Head of now-defunct Mt. Gox found guilty of data manipulation
But the ex-CEO is cleared of embezzlement after the platform lost 850,000 bitcoins prior to going bankrupt in 2014
The former head of a Bitcoin exchange platform Mark Karpeles was handed a suspended two-and-a-half-year prison sentence for data manipulation in a court in Japan today.
But he was found not guilty for embezzling millions of dollars worth of Bitcoin after his site, Mt. Gox, filed for bankruptcy in 2014 following the disappearance of 850,000 bitcoins. This was worth approximately 282 million at the time.
The Tokyo District Court found that Karpeles had transferred approximately $33.5 million (25.3 million) to a bank account operated by an exchange platform based in Dallas via 21 installments, according to the Japan Times.

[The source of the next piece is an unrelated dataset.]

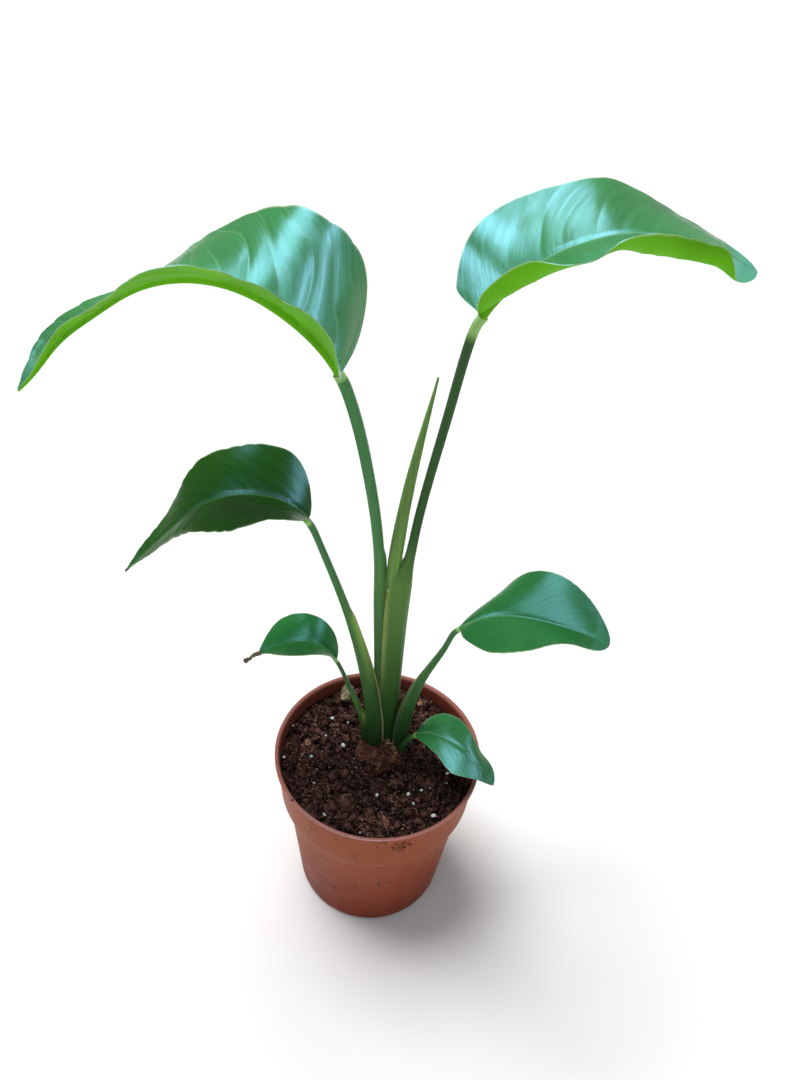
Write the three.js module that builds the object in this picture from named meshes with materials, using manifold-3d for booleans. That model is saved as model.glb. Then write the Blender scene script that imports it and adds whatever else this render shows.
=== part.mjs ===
// A potted bird of paradise: a young plant with six leaves and a rolled new leaf, standing in peat in a
// thin moulded nursery pot. Millimetres and degrees, +Z up, origin at the centre of the pot's underside.
// The leaves grow in a flat fan, by turns to the left (-X) and to the right (+X).

import * as THREE from 'three';
import { mergeVertices } from 'three/addons/utils/BufferGeometryUtils.js';
import Module from 'manifold-3d';

const wasm = await Module();
wasm.setup();

// Driving dimensions of the pot
const POT_HEIGHT = 139;
const RIM_RADIUS = 75;
const COLLAR_FOOT_RADIUS = 71;
const COLLAR_FOOT_Z = 104;
const BODY_TOP_RADIUS = 65.4;
const BODY_TOP_Z = 90;
const BASE_RADIUS = 56.5;
const WALL = 1.3;
const FLOOR = 1.8;
const LIP_HEIGHT = 3.4;
const LIP_WIDTH = 2.2;
const DRAIN_HOLES = 8;
const DRAIN_RADIUS = 4;
const DRAIN_RING_RADIUS = 46;

// Driving dimensions of the soil and of the root crown that the stalks stand in
const SOIL_Z = 127;
const SOIL_FOOT_Z = 2.4;
const CROWN_CENTRE = [2, 8];
const CROWN_HALF = [20, 20];
const CROWN_TOP_Z = 133;
const CROWN_FOOT_Z = 98;
const STALK_FOOT_Z = 112;

// Fits and facets
const GAP = 0.3;
const BLADE_THICKNESS = 0.9;
const NECK = 7;
const LOBE_SHARE = 0.2;
const LOBE_START = 0.04;
const BASE_ROUNDNESS = 0.65;
const RIDGE_DEPTH = 1.1;
const RIDGE_TAPER = 0.8;
const CURL_PIECES = 8;
const COLLAR_PIECES = 4;
const LARGE_HALF = 38;
const ROUND_SIDES = 40;
const CROWN_SIDES = 28;
const SOIL_RINGS = 12;
const STALK_SIDES = 14;
const STALK_FLATNESS = 0.9;
const LOOPS_PER_POINT = 3;
const SPEAR_LOOPS = 20;
const SEAT_SHARE = 0.35;

// The leaves. A stalk passes through its points and is as wide there as its widths say, first as a clasping
// sheath and then as the bare stalk, up to its neck and end under the blade. A blade grows from its base for
// its length: heading is its compass turn and climb its slope, at even steps along the midrib. Each half
// spreads as a share of the blade's even outline, rises by its fold at the midrib and its curl at the margin,
// and has a lobe beside the stalk. Left and right are as seen from the base towards the tip. A withered tip
// is a dry strip that hangs from the blade's end, with points counted from there.
const LEAVES = [
  {
    name: 'e',
    stalk: [[-1, 18, STALK_FOOT_Z], [-1, 18, 160], [-3, 18, 199], [-7, 19, 265], [-9.5, 20, 305],
      [-15, 20, 345], [-26, 20, 396]],
    widths: [9, 9, 9, 8.4, 7.4, 7.2, 7.2, 7.2, 6.8],
    blade: {
      base: [-36, 20, 429], length: 220, half: 50, widest: 0.26, slim: 0.5, tip: 0.8,
      heading: [182, 181, 182, 184], climb: [60, 42, 28, 6, -16, -35, -38, -51, -42],
      left: {
        lobe: 0,
        spread: [0.6, 1, 1, 1, 1, 1, 0.95, 0.8, 0.8],
        fold: [12, 32, 34, 28, 20, 14, 22, 22, 20],
        curl: [0, 24, 26, 26, 21, 15, 23, 22, 20],
      },
      right: {
        lobe: 0,
        spread: [1, 1.16, 1.05, 0.98, 1.12, 1, 1.1, 1.4, 1.4],
        fold: [20, 42, 46, 20, 0, -8, 24, 52, 60],
        curl: [20, 42, 50, 16, -2, -8, 26, 54, 60],
      },
      wave: 1.2, waves: 3,
    },
  },
  {
    name: 'f',
    stalk: [[4, 19, STALK_FOOT_Z], [4, 18, 160], [4, 18, 199], [4.3, 18, 262], [5.8, 18.5, 283],
      [9.2, 20, 304], [13, 20, 341], [22, 20, 403]],
    widths: [15, 15, 15.4, 15.8, 14, 7.4, 6, 5.8, 5.8, 5.8],
    blade: {
      base: [33, 20, 468], length: 150, half: 40, widest: 0.38, slim: 0.06, tip: 0.4,
      heading: [0, 0, 0], climb: [62, 50, 38, 27, 15, 1, -10, -20, -26],
      left: {
        lobe: 10,
        spread: [1, 1, 1, 1, 1.03, 1.12, 1.22, 1.22, 1.1],
        fold: [50, 56, 40, 32, 28, 16, 6, 2, 2],
        curl: [48, 54, 38, 28, 20, 4, -2, -2, 2],
      },
      right: {
        lobe: 2,
        spread: [0.4, 0.9, 1, 1, 1, 1, 1.05, 1.05, 1, 1, 1, 0.9, 0.7],
        fold: [0, -14, -23, -26, -16, -10, -16, -40, -58, -66, -66, -56, -36],
        curl: [60, 74, 80, 76, 38, 22, 44, 72, 92, 98, 92, 10, -30],
      },
      wave: 1, waves: 2,
    },
  },
  {
    name: 'd',
    stalk: [[-2.6, 12, STALK_FOOT_Z], [-5.2, 13, 160], [-13, 15.4, 203], [-27, 18, 253], [-45, 20, 304]],
    widths: [12.8, 12.6, 10, 6.2, 4.8, 4.8, 4.8],
    blade: {
      base: [-54, 20, 329], length: 137, half: 33.5, widest: 0.32, slim: 0.5, tip: 1,
      heading: [190, 194, 198], climb: [60, 31, 12, -7, -27, -43, -44, -45, -44],
      left: {
        lobe: 0,
        spread: [0.15, 1, 1, 1, 1, 1.05, 1.25, 1.5, 1],
        fold: [8, 17, 14, 5, 1, 5, 8, 12, 10],
        curl: [8, 15, 7, -3, -5, -1, 4, 10, 10],
      },
      right: {
        lobe: 0,
        spread: [0.5, 1.08, 1.06, 0.98, 1.12, 1.18, 1.3, 1.35, 1.1],
        fold: [32, 32, 32, 30, 24, 17, 12, 14, 14],
        curl: [26, 26, 26, 20, 14, 9, 8, 12, 14],
      },
      wave: 1, waves: 2,
    },
  },
  {
    name: 'c',
    stalk: [[13, 14, STALK_FOOT_Z], [17, 14, 165], [25, 13, 200], [38, 11, 236]],
    widths: [12.6, 12, 7, 4.4, 4, 4],
    blade: {
      base: [46, 8, 261], length: 101, half: 29, widest: 0.46, slim: 0, tip: 0.55,
      heading: [-14, -15, -16], climb: [54, 28, 6, -4, -12],
      left: {
        lobe: 2,
        spread: [0.5, 0.7, 0.98, 1.08, 1.12, 1.12, 1.05],
        fold: [20, 40, 40, 36, 20],
        curl: [-30, -30, 34, 34, 10],
      },
      right: {
        lobe: 2,
        spread: [1, 1, 1, 1.03, 0.97, 0.85, 0.85],
        fold: [-16, -16, -2, 14, -2],
        curl: [-34, -26, -4, 22, -14],
      },
      wave: 0.6, waves: 2,
    },
  },
  {
    name: 'b',
    stalk: [[-10, 13, STALK_FOOT_Z], [-13, 14, 152], [-25, 15, 188]],
    widths: [6.4, 5.4, 3.4, 3, 3],
    blade: {
      base: [-34, 16, 212], length: 64, half: 20, widest: 0.46, slim: 0.05, tip: 0.75,
      heading: [188, 190, 192], climb: [64, 44, 0, -22, -30],
      left: {
        lobe: 1,
        spread: [0.3, 0.8, 1, 1.12, 1.25, 1.3, 1.1, 0.7, 0.5],
        fold: [10, 26, 23, 24, 20],
        curl: [10, 24, 23, 24, 20],
      },
      right: {
        lobe: 1,
        spread: [0.9, 0.95, 0.95, 0.96, 1.02, 1.12, 1.2, 1.1, 0.9],
        fold: [28, 28, 26, 24, 20],
        curl: [22, 22, 20, 18, 16],
      },
      wave: 0.4, waves: 2,
    },
    withered: {
      points: [[2.5, 0, 1], [0, 0, 0], [-3, -0.5, -1.4], [-5, 0, -3.8], [-6, 0.3, -6.2], [-8, 0.3, -7.2],
        [-9.4, 0, -9.6]],
      widths: [1.6, 2.2, 2.8, 2.4, 2.6, 3.2, 1.6],
    },
  },
  {
    name: 'a',
    stalk: [[16, 8, STALK_FOOT_Z], [17, 6, 131], [20, 3, 146]],
    widths: [6, 5.4, 4.4, 4, 4],
    blade: {
      base: [26, 0, 160], length: 74, half: 18, widest: 0.46, slim: 0.2, tip: 0.7,
      heading: [-26, -30, -34], climb: [54, 14, -8, -34, -46],
      left: {
        lobe: 1,
        spread: [1.35, 1.32, 1.24, 1.13, 0.97, 0.92, 1.1, 1.4, 1.5],
        fold: [16, 14, 8, -10, 0],
        curl: [4, 0, -14, -30, 0],
      },
      right: {
        lobe: 1,
        spread: [0.6, 0.68, 0.7, 0.78, 1, 1.24, 1.22, 1, 0.9],
        fold: [-10, -16, -18, -10, 0],
        curl: [-20, -28, -30, -16, 0],
      },
      wave: 0.4, waves: 2,
    },
  },
];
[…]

The court ruled that the transfers weren't so much an issue, as was the fact he'd transferred the sum against the company's interests. Moreover, he manipulated company records to hide the transactions.
He additionally used his personal computer to make the transfers and covered his tracks by falsifying company records.
He was initially arrested in 2015 for embezzling approximately 341 million Yen (2 million) belonging to Mt. Gox customers. He was accused of transferring the money to his own bank account to fund his lifestyle, with prosecutors seeking a ten-year prison sentence.
But because the company did not have a proper accounting system in place, the court ruled that it was not possible to determine the Karpeles embezzled funds from customer accounts.
Moreover, the court decided to suspend his sentence for four years because he had no prior criminal record, despite saying that his expertise in IT engineering and seniority meant the abuse of information was not justifiable.
Karpeles claimed he was innocent throughout proceedings, blaming the 850,000 bitcoin loss on an external cyber attack.
After his company filed for bankruptcy, Mt. Gox announced it had found 200,000 of the missing bitcoins in a cold digital wallet, meaning the total number of missing bitcoins was reduced to 650,000. This was still around 7% of all bitcoins in existence at the time.
While perhaps not in the specific case of Mt. Gox, such attacks on cryptocurrency exchanges are far from unheard of.
Just this week the United Nations Security Council (UN) released a report blaming North Korean hackers for stealing around $571 million (430 million) from cryptocurrency exchange platforms between January 2017 and September 2018.
The North Korean state orchestrated at least five successful attacks against Asian cryptocurrency exchange services during this period, according to the findings. These were mainly led by the notorious Lazarus Group.